Another significant area for application of this concept is with respect to “add-on” brands. Many distribution agreements are limited to a finite group of products as specified on a schedule to the agreement. Other agreements specifically disclaim the right of the distributor to new products released by the supplier or to line extensions. In those situations where a supplier for one reason or another does not want to give a new product or line-extension to its existing distributor in a given territory, the supplier will inevitably point to such language in their agreements to support their decision to give the product to one of your competitors.
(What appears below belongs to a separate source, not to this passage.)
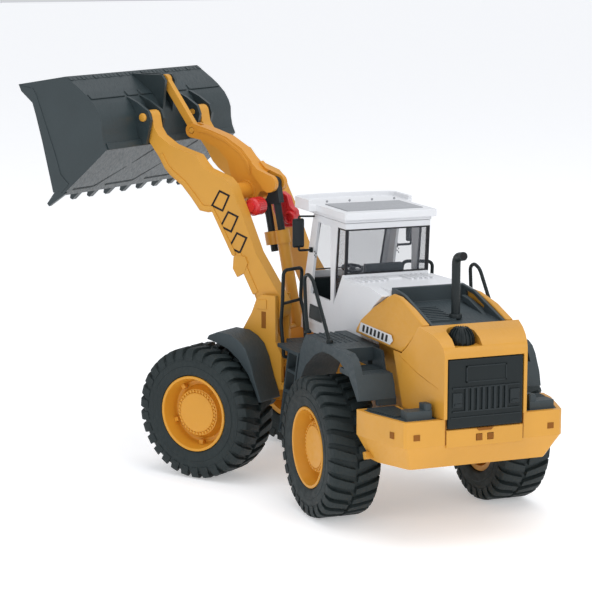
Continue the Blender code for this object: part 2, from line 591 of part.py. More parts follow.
knob_place = (92.0, 221.0)
for label, side in SIDES:
    turn_axis = hung("lock_knob_axis_" + label, boom, knob_place[0], knob_place[1], side * 20.0)
    knob = piece("lock_knob_" + label, rod(7.6, *span(side, 12.2, 26.0), knob_place, "y", 24), turn_axis, RED)
    fuse(knob, rod(4.0, *span(side, 20.0, 28.6), knob_place, "y", 16))
    carve(knob, rod(3.6, *span(side, 8.0, 20.0), knob_place, "y", 16))

crank = hung("bellcrank_axis", boom, *CRANK_PIVOT)
crank_edge = arc(LINK_PIN, 6.2, -75.0, 105.0, 8)
crank_edge += [(150.0, 281.4), (132.0, 276.0), (116.0, 267.0), (106.0, 256.5), (99.0, 249.0)]
crank_edge += arc(CLEVIS_PIN, 6.0, 75.0, 255.0, 8)
crank_edge += [(97.0, 231.6), (101.0, 226.6)]
crank_edge += arc(CRANK_PIVOT, 10.6, 215.0, 350.0, 8)
crank_edge += [(126.8, 243.0), (130.8, 256.0), (141.0, 265.6), (156.0, 271.6)]
bellcrank = piece("bellcrank", plate(crank_edge, -6.0, 6.0), crank, ORANGE)
carve(bellcrank, rod(8.4, -10, 10, CRANK_PIVOT, "y", 28))
carve(bellcrank, rod(2.9, -10, 10, LINK_PIN, "y", 16))
fork_cut = arc(LINK_PIN, 9.0, -120.0, 180.0, 16)
carve(bellcrank, plate(fork_cut, -3.2, 3.2))
lobe_edge = arc(CLEVIS_PIN, 7.4, 95.0, 300.0, 14) + [(103.0, 246.0), (104.0, 256.0), (98.0, 250.6)]
for side in (-1, 1):
    fuse(bellcrank, plate(lobe_edge, *span(side, 3.5, 9.2)))
carve(bellcrank, rod(12.2, -4.3, 4.3, CLEVIS_PIN, "y", 28))

link_axis = hung("tilt_link_axis", crank, *LINK_PIN)
lx, lz = LINK_PIN
bx, bz = BUCKET_LINK_PIN
along = Vector((bx - lx, bz - lz)).normalized()
across = Vector((-along.y, along.x))
link_edge = [(lx + across.x * 3.4, lz + across.y * 3.4), (bx + across.x * 3.4, bz + across.y * 3.4),
             (bx - across.x * 3.4, bz - across.y * 3.4), (lx - across.x * 3.4, lz - across.y * 3.4)]
link = piece("tilt_link", plate(link_edge, -2.8, 2.8), link_axis, YELLOW)
fuse(link, rod(5.2, -2.8, 2.8, LINK_PIN, "y", 20))
fuse(link, rod(4.6, -2.8, 2.8, BUCKET_LINK_PIN, "y", 20))
fuse(link, rod(2.5, -6.6, 6.6, LINK_PIN, "y", 16))

# Bucket ---------------------------------------------------------------------

scoop = hung("bucket_axis", boom, *BUCKET_PIN)
outer = [(285.2, 319.6), (282.5, 314.0), (270.4, 304.5), (267.0, 294.5), (260.5, 272.3), (254.7, 249.9),
         (249.6, 229.6), (240.2, 227.3), (228.3, 237.2), (212.7, 250.2), (191.5, 268.6), (194.7, 275.8),
         (196.1, 283.2), (196.4, 292.0), (198.5, 297.9), (203.0, 305.0), (210.4, 312.1), (216.9, 317.0),
         (225.4, 322.6), (233.5, 328.0)]
inner = [(300.0, 315.0), (284.0, 317.0), (234.2, 325.2), (226.8, 320.2), (218.5, 314.6), (212.3, 309.8),
         (205.4, 303.2), (201.2, 296.6), (199.2, 291.4), (198.9, 282.8), (197.4, 274.8), (195.3, 269.0),
         (214.4, 252.4), (230.0, 239.2), (243.0, 228.3), (262.0, 212.0)]
bucket = piece("bucket", plate(outer, -BUCKET_HALF, BUCKET_HALF), scoop, SLATE, 0.45)
carve(bucket, plate(inner, -BUCKET_HALF + 3.0, BUCKET_HALF - 3.0))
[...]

While such conduct raises numerous issues which are beyond the scope of the present article, a prior course of performance pursuant to which the supplier did consistently provide a distributor with new products and line extensions will certainly support an argument that the contract has been modified or the applicable provisions waived.

Conclusion

At the risk of being redundant, we can not overemphasize the need to be vigilant with respect to your legal affairs. Pay attention to your distribution agreements when they are presented for signature. Don’t just play the sign and return game. Your agreements are an important and primary source of your rights and obligations. As such, as issues arise, they are the first reference source to determine your rights. However, if you remember even one thing from this article, let it be that your written agreements are only a part of your bundle of rights as distributors. As such, the final word on any particular issue may not be contained within your agreement and may even be contrary to the written word. Always look beyond your agreements, and always consider what your actual conduct has been with respect to any particular issue. After all, what is more indicative of the parties’ intent than their conduct?